Need a second opinion on an AI mobile app brief or proposal?

Makreate helps teams scope AI mobile products, define the UX, plan release-ready builds and decide what should happen on-device versus in the backend before large budgets are committed.

Talk to Makreate

Frequently asked questions

What is different about hiring an AI mobile app development company versus a normal app agency?

The mobile team needs to handle not only app engineering but also AI-specific constraints such as latency, privacy, offline fallbacks, trust signals and model behavior inside a small-screen workflow.

Should the AI run on-device or on the server?

It depends on the workflow.
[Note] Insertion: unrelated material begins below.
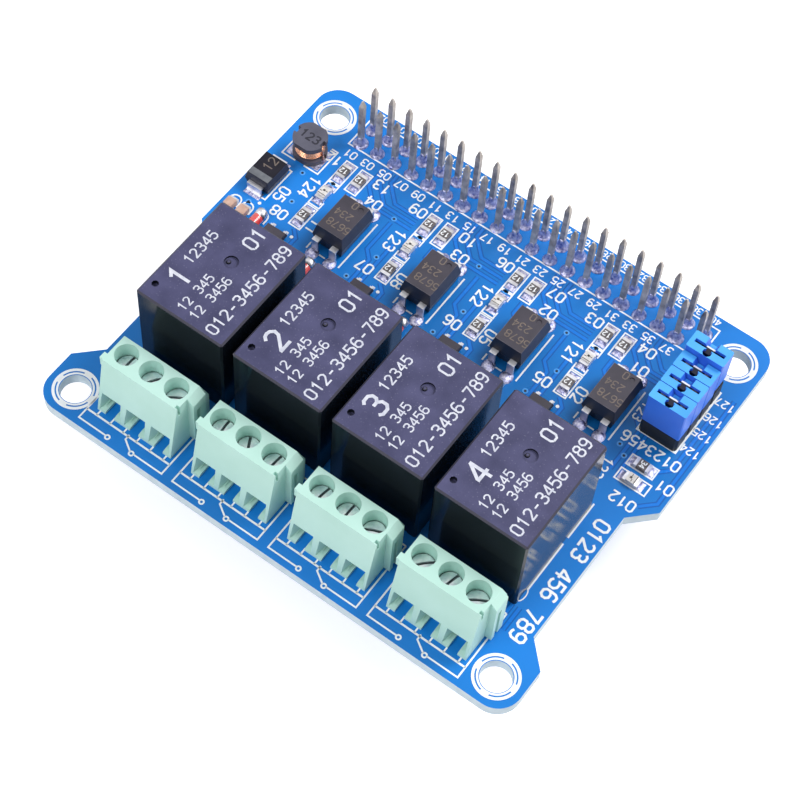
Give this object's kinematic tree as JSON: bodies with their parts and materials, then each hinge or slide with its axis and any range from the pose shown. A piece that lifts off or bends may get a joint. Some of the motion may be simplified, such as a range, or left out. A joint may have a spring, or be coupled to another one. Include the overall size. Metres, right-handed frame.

Some features benefit from on-device speed or privacy, while others require server-side orchestration, retrieval or heavier models. A strong partner should explain the tradeoff feature by feature.

How should an AI mobile project start?

Start with a paid discovery or pilot that defines the user flow, device assumptions, data path, review logic and release scope before a full build begins.

What are the main red flags in AI mobile app proposals?

Red flags include vague promises about AI, no discussion of app-store readiness, no privacy or offline plan, no latency targets and no clarity on post-launch support.

Can cross-platform frameworks still work for AI mobile products?

Yes, if the use case fits. The decision should depend on performance, device integration, release speed, UX expectations and long-term maintenance rather than ideology.